Whitus v. Balkcom, 333 F.2d at 510. The theory is that a constitutional procedure was not provided within the eight-month period, and that a remand for a new trial would be beyond that period. We are not persuaded by this logic. The proper disposition where a state court conviction is set aside on the ground of jury discrimination is stated in Hill v. Texas, 316 U.S. 400, 406 (1942):

A prisoner whose conviction is reversed by this Court need not go free if he is, in fact, guilty, for Texas may indict and try him again by the procedure which conforms to constitutional requirements.

See also Patton v. Mississippi, 332 U.S. 463, 469 (1947); Eubanks v. Louisiana, 356 U.S. 584, 589 (1958).

The judgments are, therefore, reversed for further proceedings not inconsistent with this opinion.

It is so ordered.

* Together with No. 253, Whitus et al. v. Georgia, on certiorari to the Court of Appeals of Georgia.

1. Women, while qualified to serve, are not compelled to serve, and may be excused upon request. Ga.Code Ann. § 5124.

2. While unnecessary to our disposition of the instant case, it is interesting to note the "probability" involved in the situation before the Court.
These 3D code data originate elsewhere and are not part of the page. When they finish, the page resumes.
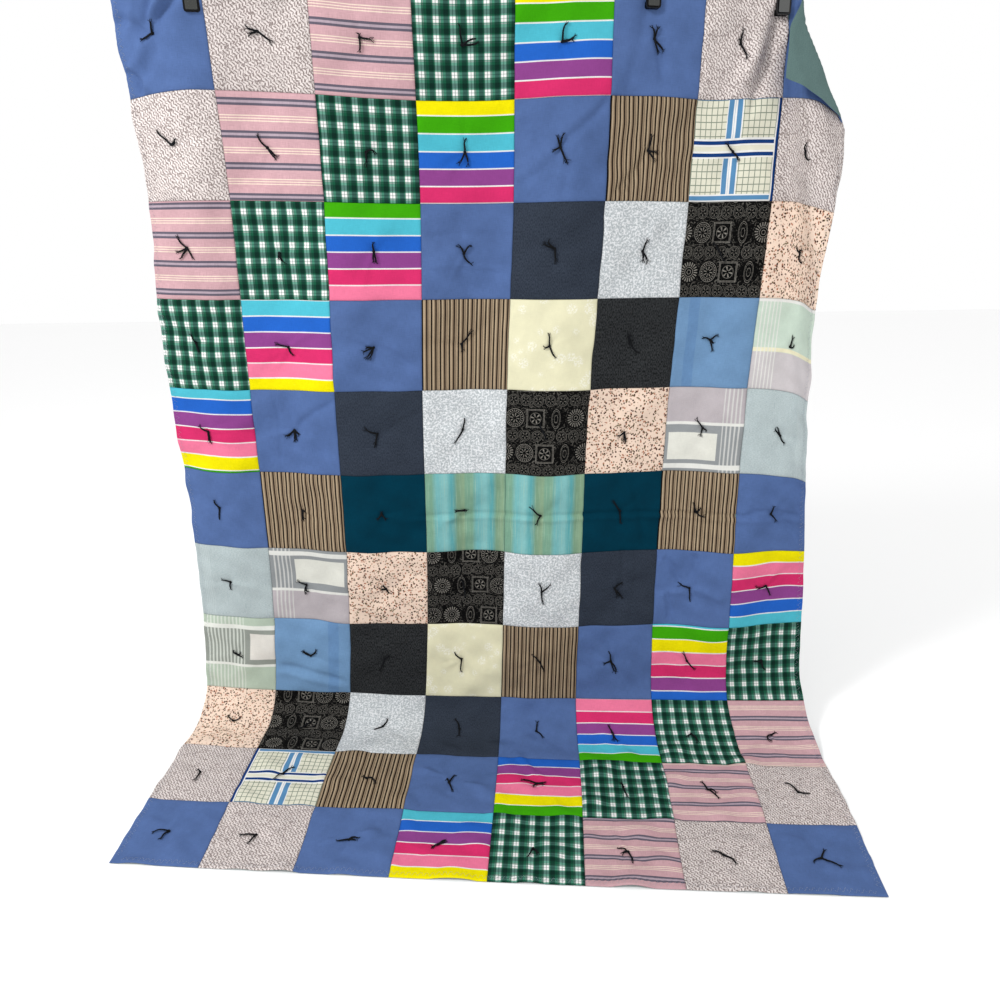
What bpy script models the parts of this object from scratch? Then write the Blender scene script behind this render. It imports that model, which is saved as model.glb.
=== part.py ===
"""Patchwork quilt hung from three trouser clips, its tail lying forward on the floor.

Two cloths, the pieced front and the plain backing, follow one surface. A place on
the cloth is (u, v): u counts squares from the left edge, v counts squares from the
top edge, and seams lie on whole numbers. The surface is worked out in squares in a
working frame (x to the right, y away from the viewer, z up from the floor), then
turned so that the top edge runs along X and moved so that the box is centred.
"""

import bmesh
import bpy
import numpy as np
from mathutils import Matrix, Vector, geometry

SQUARE = 0.2032  # one finished square, 8 inches
COLUMNS, ROWS = 8, 11
EDGE = 0.03  # share of an outer square turned in at the quilt's edge
TOP = 8.27  # height of the top edge, in squares
SHRINK = 0.983  # height taken up by one square's length of tied cloth
FLOOR_SLACK = 0.028  # length that each square on the floor loses to ripples
LIMP = 0.0016  # thickness of one cloth
GAP = 0.0003
TURN = np.radians(-7.0)
CENTRE = (-0.0443, -0.2483)  # the middle of the box, taken off so that it is centred

# Where the column seams run, in squares to the right, at six levels down the quilt.
SPREAD = np.array(
    [
        # v, left edge, the seams after columns 1 to 7, right edge
        (0.03, -3.66, -2.71, -1.77, -0.83, 0.14, 1.10, 2.01, 2.89, 3.84),
        (2.00, -3.67, -2.73, -1.77, -0.81, 0.14, 1.09, 1.99, 2.86, 3.81),
        (4.00, -3.74, -2.78, -1.82, -0.86, 0.08, 1.00, 1.92, 2.78, 3.72),
        (7.00, -3.79, -2.85, -1.87, -0.90, 0.04, 0.97, 1.90, 2.82, 3.77),
        (9.00, -3.93, -3.00, -2.02, -1.02, -0.02, 0.96, 1.95, 2.94, 3.90),
        (10.97, -3.98, -3.05, -2.08, -1.11, -0.13, 0.84, 1.82, 2.80, 3.76),
    ]
)

# The free corner right of the last clip hangs as a cone of straight lines from the
# clip. "turn" is a line's angle in the flat cloth from straight down, and the other
# two are the angles it takes to the right and towards the viewer, all in degrees.
# It goes out to the right, doubles back at a turn of 47 and shows the backing.
FALL = np.array(
    [
        # turn, right, forward
        (0, 0.0, 0.0),
        (6, 5.0, 1.2),
        (11, 7.4, 3.4),
        (14, 8.0, 5.6),
        (19, 8.6, 10.2),
        (27, 14.0, 12.6),
        (36, 21.6, 9.6),
        (42, 24.8, 8.2),
        (47, 24.4, 10.8),
        (51, 22.0, 13.4),
        (57, 17.8, 16.4),
        (66, 10.8, 20.4),
        (78, 0.8, 25.0),
        (90, -8.5, 28.5),
    ],
    float,
)

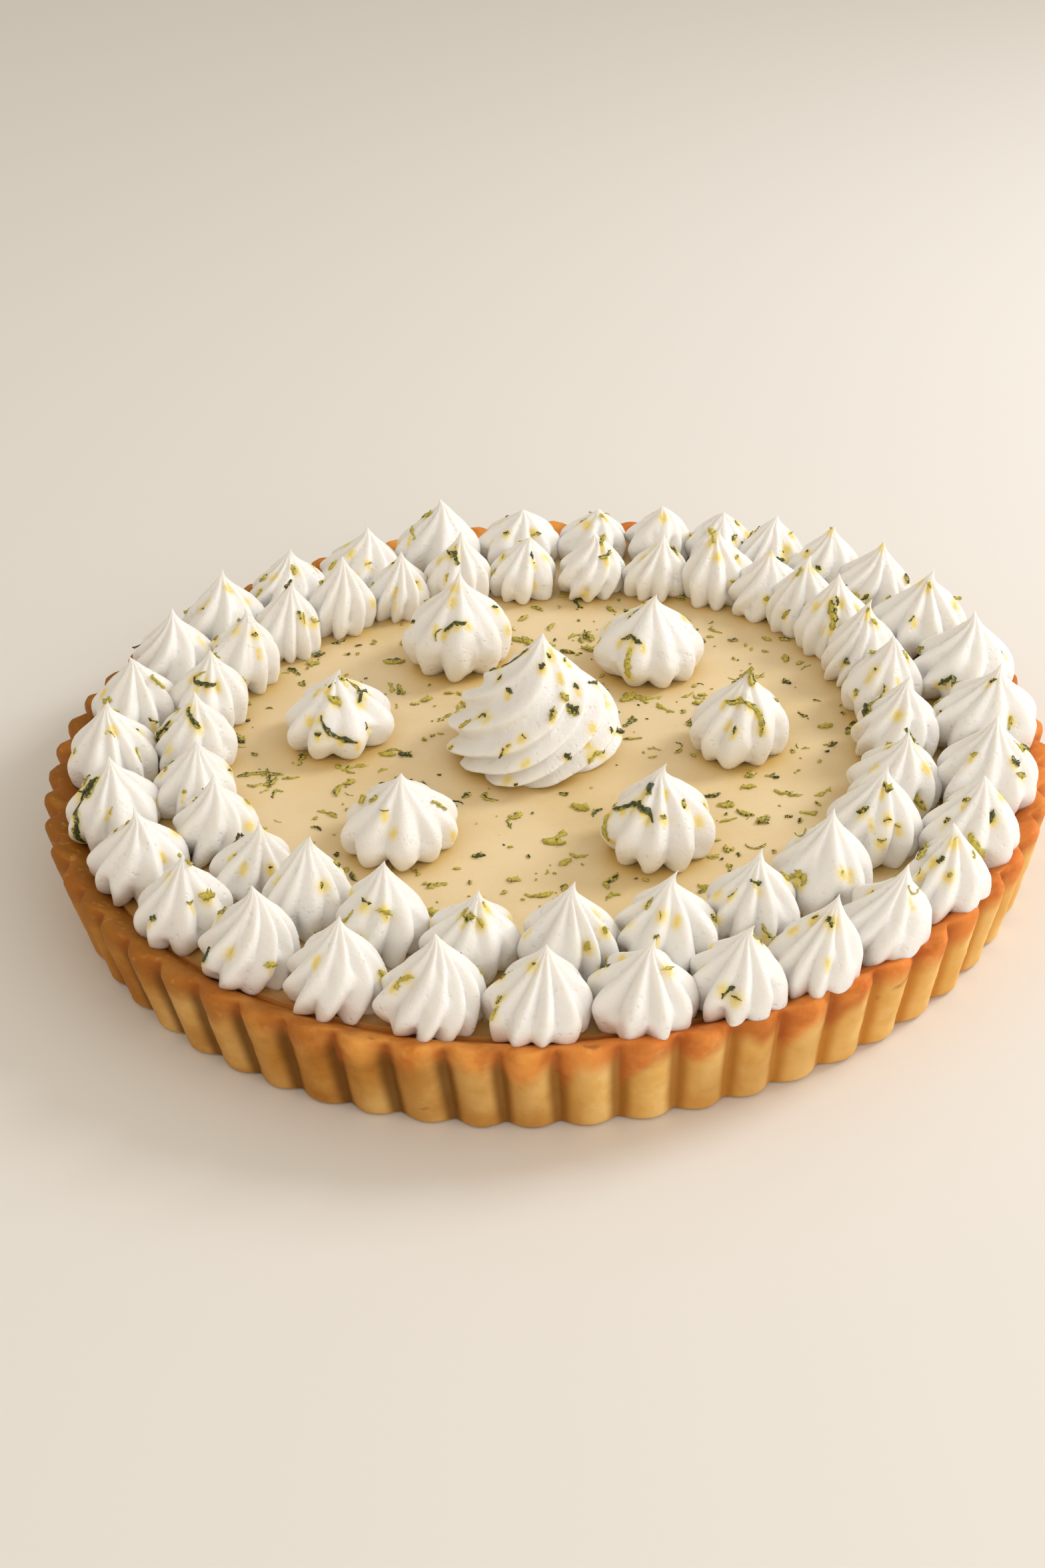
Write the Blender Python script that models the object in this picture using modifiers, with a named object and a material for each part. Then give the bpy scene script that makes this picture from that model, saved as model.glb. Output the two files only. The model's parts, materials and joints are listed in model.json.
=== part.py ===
"""Key lime pie: a fluted pastry crust out of its tin, filled with lime custard.

Two rings of piped meringue kisses stand along the rim, six larger kisses stand
further in, and one tall swirl stands in the middle. Metres, +Z up, with the
origin at the middle of the flat underside. Azimuths are in degrees, with the
front of the pie at 270 (-Y).
"""

import math
import random
from dataclasses import dataclass

import bmesh
import bpy
from mathutils import Vector

MM = 0.001
GAP = 0.3 * MM                  # left between touching pieces
CREASE_ANGLE = math.radians(25)  # edges sharper than this are shaded sharp

# Crust
RIM_RADIUS = 130 * MM           # to the crests of the flutes at the rim
BASE_RADIUS = 125.6 * MM        # to the crests of the flutes at the underside
CRUST_HEIGHT = 24.4 * MM
FLOOR_THICKNESS = 4.5 * MM
WALL_FOOT_RADIUS = 120 * MM     # inside of the wall, at the floor
WALL_MOUTH_RADIUS = 123.6 * MM  # inside of the wall, just above the custard
RIM_BEVEL = 2.6 * MM            # sloped inner edge of the rim, measured across
RIM_BEVEL_HEIGHT = 3.2 * MM
FLUTES = 64
STEPS_PER_FLUTE = 3
FLUTE_DEPTH_RIM = 2.3 * MM
FLUTE_DEPTH_BASE = 1.2 * MM
WALL_SKIN = 1 * MM              # what lies deeper in the wall has no flutes
RIM_WAVES = ((3, 0.25 * MM, 40), (7, 0.2 * MM, 130), (11, 0.15 * MM, 10))
RIM_FALL = 0.5 * MM             # the baked rim is this much lower at its outer edge
RIM_BAND = 0.9                  # the waves move what lies above this share of the height

# Custard
CUSTARD_TOP = 20.4 * MM
CUSTARD_SIDES = 48

# Kisses. A ring of 9 ridges comes from a star nozzle of 9 points.
RIDGES = 9
GROOVE_DEPTH = 0.24             # of the radius
FOOT_WIDTH = 0.78               # of the widest radius
WIDEST_LEVEL = 0.34             # of the height
POINTED = 1.35                  # shoulder power: how hollow the upper half is
BLUNT = 0.9
DRAWN_OUT = 1.7
TWIST = 14                      # degrees that a ridge turns from foot to tip
RING_LEVELS = (0.0, 0.36, 0.70)
MIDDLE_LEVELS = (0.0, 0.30, 0.56, 0.80)
SWIRL_LEVELS = (0.0, 0.15, 0.32, 0.48, 0.63, 0.77, 0.90)
KISS_HEIGHT = 21.6 * MM
KISS_OVERFILL = 0.7 * MM        # neighbours are piped this much into each other
KISS_LEAN = Vector((2.4 * MM, 0.0))  # every tip was pulled off towards the right
LEAN_SPREAD = 1.2 * MM
HEIGHT_SPREAD = 0.05            # a kiss is at most this share taller or lower than usual
NARROWEST_KISS = 10.4 * MM
WIDEST_KISS = 13.4 * MM
OVERHANG_RADIUS = 127.2 * MM    # no kiss hangs over the rim further than this
SEED = 31

# Rings: how many kisses, where the first stands, and how place and radius wander.
# A wave is (waves per turn, size, phase in degrees).
OUTER_COUNT = 31
OUTER_START = 262.8
OUTER_DRIFT = ((1, 4.4, -6), (2, 3.0, 94), (3, 2.1, -23), (4, 1.1, -136))
OUTER_RADIUS = 114.2 * MM
OUTER_WANDER = ((1, 2.4 * MM, -64), (3, 2.0 * MM, -82), (4, 1.4 * MM, 173))
OUTER_ODD = {                   # kiss number: height against the usual, shoulder power
    12: (0.88, BLUNT),
    13: (0.78, BLUNT),
    14: (0.74, BLUNT),
    15: (0.77, BLUNT),
    16: (0.70, BLUNT),
    17: (0.73, BLUNT),
    18: (1.02, DRAWN_OUT),
    19: (0.82, BLUNT),
    20: (0.88, BLUNT),
}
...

The record does not indicate how many Negroes were actually on the "revised" jury list of approximately 600 names. One jury commissioner, however, said his best estimate was 25% to 30%, which is in close proximity to the 27.1% who were admittedly on the tax digest for 1964. Assuming that 27% of the list was made up of the names of qualified Negroes, the mathematical probability of having seven Negroes on a venire of 90 is .000006. See Finkelstein, The Application of Statistical Decision Theory to the Jury Discrimination Cases, 80 Harv.L.Rev. 338 (1966).